▶ **Challenge**: Each line that holds the word "rigid" counts once; report how many lines do so and nothing else.
____________
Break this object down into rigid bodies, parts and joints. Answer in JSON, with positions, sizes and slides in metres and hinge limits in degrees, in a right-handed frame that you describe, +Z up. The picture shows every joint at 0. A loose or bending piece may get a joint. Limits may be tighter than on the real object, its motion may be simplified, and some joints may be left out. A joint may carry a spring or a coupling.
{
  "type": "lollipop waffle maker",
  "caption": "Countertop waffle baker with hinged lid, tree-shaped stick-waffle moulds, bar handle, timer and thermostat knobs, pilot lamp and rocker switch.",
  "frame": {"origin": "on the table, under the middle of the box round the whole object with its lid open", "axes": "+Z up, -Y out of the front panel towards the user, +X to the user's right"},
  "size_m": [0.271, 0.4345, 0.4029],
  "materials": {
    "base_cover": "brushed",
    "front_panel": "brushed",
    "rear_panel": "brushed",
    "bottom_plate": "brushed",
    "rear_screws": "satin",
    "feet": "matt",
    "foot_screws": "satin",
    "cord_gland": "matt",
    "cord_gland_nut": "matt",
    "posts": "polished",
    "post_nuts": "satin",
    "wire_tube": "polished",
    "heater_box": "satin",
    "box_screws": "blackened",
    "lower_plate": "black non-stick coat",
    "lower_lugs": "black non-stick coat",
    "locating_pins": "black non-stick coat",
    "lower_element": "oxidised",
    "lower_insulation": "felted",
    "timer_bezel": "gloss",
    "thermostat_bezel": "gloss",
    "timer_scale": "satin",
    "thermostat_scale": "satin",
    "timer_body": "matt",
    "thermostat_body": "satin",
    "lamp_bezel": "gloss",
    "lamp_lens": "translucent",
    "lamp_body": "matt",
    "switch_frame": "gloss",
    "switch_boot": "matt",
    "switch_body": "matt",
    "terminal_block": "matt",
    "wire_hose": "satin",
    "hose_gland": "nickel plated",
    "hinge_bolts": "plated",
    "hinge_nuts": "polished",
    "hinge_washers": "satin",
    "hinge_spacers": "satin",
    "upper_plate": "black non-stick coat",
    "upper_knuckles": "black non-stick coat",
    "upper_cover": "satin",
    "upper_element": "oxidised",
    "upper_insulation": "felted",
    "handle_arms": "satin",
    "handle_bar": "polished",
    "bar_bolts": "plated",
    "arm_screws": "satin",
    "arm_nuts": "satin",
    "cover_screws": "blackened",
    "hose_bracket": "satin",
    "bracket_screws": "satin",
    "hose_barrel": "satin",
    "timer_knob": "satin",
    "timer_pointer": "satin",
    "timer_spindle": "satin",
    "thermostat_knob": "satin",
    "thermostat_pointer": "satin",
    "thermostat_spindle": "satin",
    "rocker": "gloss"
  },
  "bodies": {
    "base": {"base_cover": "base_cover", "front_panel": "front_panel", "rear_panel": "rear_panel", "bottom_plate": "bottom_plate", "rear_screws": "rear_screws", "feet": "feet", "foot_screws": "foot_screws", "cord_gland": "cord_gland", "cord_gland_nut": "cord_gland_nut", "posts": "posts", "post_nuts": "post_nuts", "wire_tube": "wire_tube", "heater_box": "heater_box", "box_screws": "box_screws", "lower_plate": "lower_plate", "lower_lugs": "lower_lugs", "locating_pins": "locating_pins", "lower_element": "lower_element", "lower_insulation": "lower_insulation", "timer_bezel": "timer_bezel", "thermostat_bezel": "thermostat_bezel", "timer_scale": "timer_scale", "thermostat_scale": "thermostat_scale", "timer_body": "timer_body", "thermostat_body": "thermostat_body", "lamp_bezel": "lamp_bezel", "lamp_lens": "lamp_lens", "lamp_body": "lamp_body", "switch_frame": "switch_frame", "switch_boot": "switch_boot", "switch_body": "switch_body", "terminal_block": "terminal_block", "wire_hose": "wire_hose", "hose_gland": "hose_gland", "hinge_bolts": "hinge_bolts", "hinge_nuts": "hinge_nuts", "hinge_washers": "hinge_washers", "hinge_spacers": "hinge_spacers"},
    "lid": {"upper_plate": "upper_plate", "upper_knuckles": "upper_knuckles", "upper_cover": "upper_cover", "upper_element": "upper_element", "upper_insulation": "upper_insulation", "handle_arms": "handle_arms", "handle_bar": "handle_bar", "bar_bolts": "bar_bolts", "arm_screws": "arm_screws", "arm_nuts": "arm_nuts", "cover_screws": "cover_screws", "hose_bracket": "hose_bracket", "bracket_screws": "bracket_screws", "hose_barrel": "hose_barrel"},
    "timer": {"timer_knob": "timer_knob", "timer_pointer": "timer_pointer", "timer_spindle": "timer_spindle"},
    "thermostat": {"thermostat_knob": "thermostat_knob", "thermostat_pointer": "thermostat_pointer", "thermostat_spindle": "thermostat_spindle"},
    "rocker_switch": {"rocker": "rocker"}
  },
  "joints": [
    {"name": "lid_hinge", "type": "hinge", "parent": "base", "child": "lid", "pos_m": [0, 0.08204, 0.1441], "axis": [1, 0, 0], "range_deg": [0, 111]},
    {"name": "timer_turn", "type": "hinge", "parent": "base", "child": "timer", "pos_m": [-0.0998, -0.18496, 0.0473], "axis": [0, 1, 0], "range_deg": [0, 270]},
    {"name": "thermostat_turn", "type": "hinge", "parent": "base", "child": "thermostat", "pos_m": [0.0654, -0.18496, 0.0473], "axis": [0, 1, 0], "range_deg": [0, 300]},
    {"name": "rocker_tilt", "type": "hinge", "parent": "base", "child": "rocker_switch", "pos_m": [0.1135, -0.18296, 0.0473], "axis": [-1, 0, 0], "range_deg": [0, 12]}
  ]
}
____________
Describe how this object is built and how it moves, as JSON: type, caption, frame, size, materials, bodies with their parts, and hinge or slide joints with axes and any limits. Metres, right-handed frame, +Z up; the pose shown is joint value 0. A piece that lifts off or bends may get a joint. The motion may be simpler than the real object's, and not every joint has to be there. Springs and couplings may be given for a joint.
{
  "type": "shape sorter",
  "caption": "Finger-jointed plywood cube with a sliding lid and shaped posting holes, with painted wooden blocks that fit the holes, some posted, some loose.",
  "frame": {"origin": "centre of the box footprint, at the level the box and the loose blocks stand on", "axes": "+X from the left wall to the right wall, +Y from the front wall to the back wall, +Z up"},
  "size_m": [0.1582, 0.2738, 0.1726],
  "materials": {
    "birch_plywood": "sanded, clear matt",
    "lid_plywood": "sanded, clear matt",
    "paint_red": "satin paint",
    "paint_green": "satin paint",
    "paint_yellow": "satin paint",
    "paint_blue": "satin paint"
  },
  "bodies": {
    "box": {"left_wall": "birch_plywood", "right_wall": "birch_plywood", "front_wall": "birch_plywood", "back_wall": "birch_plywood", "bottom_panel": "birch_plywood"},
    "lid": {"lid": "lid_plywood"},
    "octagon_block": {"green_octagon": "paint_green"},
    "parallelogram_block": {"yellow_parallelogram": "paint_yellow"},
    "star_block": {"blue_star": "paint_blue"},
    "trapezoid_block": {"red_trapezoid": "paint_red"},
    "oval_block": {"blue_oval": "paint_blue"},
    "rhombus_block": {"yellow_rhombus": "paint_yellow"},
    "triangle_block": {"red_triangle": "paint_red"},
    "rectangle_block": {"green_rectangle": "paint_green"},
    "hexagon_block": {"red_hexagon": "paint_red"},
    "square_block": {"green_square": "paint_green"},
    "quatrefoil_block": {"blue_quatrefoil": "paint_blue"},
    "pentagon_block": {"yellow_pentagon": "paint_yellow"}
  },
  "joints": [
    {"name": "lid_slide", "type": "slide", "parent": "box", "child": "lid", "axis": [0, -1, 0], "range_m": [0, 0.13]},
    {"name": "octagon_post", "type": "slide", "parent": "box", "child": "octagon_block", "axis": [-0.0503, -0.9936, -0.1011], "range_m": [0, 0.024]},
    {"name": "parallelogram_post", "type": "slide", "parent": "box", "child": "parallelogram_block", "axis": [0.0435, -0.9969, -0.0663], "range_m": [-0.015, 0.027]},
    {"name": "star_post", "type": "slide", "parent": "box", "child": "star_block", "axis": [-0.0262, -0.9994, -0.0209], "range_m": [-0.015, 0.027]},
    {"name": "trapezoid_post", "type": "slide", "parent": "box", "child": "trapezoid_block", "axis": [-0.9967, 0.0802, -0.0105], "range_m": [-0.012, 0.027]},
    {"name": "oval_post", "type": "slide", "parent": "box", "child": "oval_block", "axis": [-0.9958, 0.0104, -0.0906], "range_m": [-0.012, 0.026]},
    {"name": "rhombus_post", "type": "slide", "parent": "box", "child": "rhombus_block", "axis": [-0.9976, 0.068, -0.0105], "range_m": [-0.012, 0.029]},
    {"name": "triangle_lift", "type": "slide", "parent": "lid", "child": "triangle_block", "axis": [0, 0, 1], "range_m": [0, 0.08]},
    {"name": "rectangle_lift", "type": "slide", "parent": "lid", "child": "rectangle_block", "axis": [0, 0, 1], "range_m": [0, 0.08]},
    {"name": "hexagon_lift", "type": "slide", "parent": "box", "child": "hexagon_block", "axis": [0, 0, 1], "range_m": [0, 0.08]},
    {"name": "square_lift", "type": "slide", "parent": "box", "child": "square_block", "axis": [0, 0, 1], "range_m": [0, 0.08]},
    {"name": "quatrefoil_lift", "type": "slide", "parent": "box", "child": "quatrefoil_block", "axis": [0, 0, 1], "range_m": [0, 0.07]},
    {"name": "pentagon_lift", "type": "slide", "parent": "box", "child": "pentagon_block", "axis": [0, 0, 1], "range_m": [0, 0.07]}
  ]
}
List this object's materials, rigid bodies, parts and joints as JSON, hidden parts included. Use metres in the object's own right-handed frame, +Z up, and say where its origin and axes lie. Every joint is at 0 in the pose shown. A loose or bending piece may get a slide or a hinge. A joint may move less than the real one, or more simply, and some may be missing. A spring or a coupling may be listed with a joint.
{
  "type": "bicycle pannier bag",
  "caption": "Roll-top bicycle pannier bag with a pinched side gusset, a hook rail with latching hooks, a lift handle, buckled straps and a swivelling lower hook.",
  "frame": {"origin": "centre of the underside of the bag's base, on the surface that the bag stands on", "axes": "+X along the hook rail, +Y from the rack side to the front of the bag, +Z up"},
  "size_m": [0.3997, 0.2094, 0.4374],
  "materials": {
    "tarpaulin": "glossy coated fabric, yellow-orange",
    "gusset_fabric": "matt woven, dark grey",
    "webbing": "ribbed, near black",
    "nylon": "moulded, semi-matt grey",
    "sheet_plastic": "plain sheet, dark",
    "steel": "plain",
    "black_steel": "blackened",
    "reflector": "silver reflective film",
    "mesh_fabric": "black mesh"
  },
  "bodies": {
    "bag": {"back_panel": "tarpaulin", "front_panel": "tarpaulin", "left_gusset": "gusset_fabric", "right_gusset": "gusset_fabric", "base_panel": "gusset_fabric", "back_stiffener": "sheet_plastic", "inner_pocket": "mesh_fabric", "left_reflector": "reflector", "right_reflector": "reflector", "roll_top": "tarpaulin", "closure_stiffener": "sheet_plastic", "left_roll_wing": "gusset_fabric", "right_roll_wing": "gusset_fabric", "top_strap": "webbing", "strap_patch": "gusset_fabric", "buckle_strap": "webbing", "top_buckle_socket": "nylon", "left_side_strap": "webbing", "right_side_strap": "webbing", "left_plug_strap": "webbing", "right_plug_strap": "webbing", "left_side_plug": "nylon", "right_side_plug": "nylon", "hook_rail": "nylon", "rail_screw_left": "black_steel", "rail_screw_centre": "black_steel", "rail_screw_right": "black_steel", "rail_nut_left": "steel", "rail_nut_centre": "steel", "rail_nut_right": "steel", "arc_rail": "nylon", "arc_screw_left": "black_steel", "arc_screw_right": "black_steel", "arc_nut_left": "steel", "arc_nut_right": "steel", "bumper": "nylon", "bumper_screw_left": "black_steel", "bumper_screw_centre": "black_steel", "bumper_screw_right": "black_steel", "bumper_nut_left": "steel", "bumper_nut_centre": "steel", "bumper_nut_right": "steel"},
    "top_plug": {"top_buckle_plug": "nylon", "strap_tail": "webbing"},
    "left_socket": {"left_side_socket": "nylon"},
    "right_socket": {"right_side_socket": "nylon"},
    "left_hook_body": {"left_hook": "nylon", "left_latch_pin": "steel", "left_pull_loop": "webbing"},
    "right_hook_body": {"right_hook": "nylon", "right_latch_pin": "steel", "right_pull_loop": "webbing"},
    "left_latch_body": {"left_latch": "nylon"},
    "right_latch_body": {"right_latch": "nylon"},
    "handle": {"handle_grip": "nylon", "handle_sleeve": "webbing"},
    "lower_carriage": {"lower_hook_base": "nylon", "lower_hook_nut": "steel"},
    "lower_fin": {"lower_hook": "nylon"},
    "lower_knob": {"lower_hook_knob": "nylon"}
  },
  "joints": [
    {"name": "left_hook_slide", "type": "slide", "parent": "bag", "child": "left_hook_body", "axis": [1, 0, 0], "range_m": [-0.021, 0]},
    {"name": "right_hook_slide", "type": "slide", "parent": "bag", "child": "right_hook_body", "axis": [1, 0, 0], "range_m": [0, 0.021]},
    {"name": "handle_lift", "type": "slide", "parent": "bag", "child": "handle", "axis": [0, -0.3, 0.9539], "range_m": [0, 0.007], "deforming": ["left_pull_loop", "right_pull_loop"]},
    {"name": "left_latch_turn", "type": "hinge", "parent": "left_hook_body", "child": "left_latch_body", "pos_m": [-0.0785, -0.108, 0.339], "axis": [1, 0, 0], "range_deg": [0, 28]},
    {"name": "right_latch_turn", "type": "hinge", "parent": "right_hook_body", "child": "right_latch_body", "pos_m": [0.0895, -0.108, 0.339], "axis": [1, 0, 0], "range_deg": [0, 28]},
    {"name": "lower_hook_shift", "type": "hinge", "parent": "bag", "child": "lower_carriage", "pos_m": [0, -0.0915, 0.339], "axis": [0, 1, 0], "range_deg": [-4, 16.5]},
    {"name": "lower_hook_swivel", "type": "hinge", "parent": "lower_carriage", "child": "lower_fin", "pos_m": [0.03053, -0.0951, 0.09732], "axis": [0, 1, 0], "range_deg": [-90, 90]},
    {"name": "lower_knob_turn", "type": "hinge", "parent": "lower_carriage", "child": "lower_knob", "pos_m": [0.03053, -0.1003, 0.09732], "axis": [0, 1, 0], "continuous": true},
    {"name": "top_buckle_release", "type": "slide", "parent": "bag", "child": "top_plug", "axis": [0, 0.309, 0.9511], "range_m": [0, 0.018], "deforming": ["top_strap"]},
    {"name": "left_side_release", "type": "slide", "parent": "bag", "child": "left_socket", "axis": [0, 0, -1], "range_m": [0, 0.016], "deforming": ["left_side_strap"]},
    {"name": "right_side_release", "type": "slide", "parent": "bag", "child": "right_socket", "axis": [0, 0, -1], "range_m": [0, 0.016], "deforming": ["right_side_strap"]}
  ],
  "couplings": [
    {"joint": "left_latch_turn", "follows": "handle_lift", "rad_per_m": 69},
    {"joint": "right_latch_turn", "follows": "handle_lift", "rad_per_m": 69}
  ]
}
____________
▶ **Task solution**: 2